The parenthetical was Raina’s doing. When the pitch came to do a panel called Read Like A Girl: Middle-Grade Fiction For Girls, she wasn’t having any of the gendering of stories. Why is it that girls are expected to bea ble to read and enjoy books with boys as protagonists, but books with a girl in the lead are only for girls? She insisted that that title incorporate boys, and that the topic of the panel not be stories for girls.

Read Like A Girl: Middle-Grade Fiction For Girls (And Boys) took place in the Shiley Special Events Suite on the top floor of the San Diego Central Library; Brigid Alverson (of many, many things), my fellow pixel-stained wretch, was moderating.

Raina Telgemeier (queen of the fourth grade), Victoria Jamieson (Rollergirl, the forthcoming All’s Faire In Middle School), Molly Ostertag (Strong Female Protagonist, the forthcoming The Witch Boy), Nidhi Chanani (the forthcoming Pashmina), and Jenni Holm (Babymouse, Sunny) were the panel. The optics of having all women at the front of the room talking about girls reading was quickly and efficiently squashed — as Chanani put it later, It’s a book, it doesn’t have a gender.

[Editor’s note on presentation: italics like that last line represent as direct a quote as I was able to manage while transcribing in real time; plain text indicates that I am expressing the gist of what the speaker said, but it’s a paraphrase.)

But I’m getting a little ahead of myself; that discussion actually came up in the middle of the hour, but the all-genders inclusive nature of the panel was apparent from the beginning, so I’ve brought it forward. Let’s rewind to the start. Alverson opened by talking about growing up partially in the UK; the chief difference being that in the US, there were no comics for girls¹ but in the UK there were. Furthermore, all the best comics being done now are by (and if you have to assign a gender, for) women. So what did the panelists grow up reading?

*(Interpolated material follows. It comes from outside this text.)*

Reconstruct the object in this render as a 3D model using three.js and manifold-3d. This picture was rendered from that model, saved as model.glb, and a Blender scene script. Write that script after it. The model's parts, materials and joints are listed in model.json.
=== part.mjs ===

Raina:² It was comic strips, all by dudes, then For Better Or For Worse leapt off the page and grabbed me.
Jamieson: Same as Raina; I didn’t read a comics as a kid, but I read a lot of books; I was missing realistic stories in comics, but I found those kinds of stories in prose. I read a lot of Ramona.
Ostertag: I didn’t know about comics other than strips, but I read so many books; the fantasy genre had a lot of female authors and characters that didn’t exist in comics. I felt like Superhero comics are not for girls, there’s not good female representation, I should not go there.

Chanani: It was all newspaper comics. The Garfield books were the most used books in the house.
Holm: I’m the middle of five kids, all the others are boys, so there were a lot of comics in our house. Dad had old collections of Flash Gordon, Prince Valiant, there were all the Peanuts collections. I also read a lot of classic superhero Marvel and DC; growing up house of all boys, I figured I could do everything they could do, but in comics there was no female equivalent of Peter Parker who had clothes on. I couldn’t find characters I could relate to.

Alverson: The others read newspaper strips, but Jenni you and I read comics.
Holm: The person I most related to was Swamp Thing: not a boy, not a girl, just a swamp.
Ostertag: Looking at comic books, I felt even as a kid it was not for me. It was all very male gazey and put me off wanting to be involved. It wasn’t aggressive, there was just nothing there for me.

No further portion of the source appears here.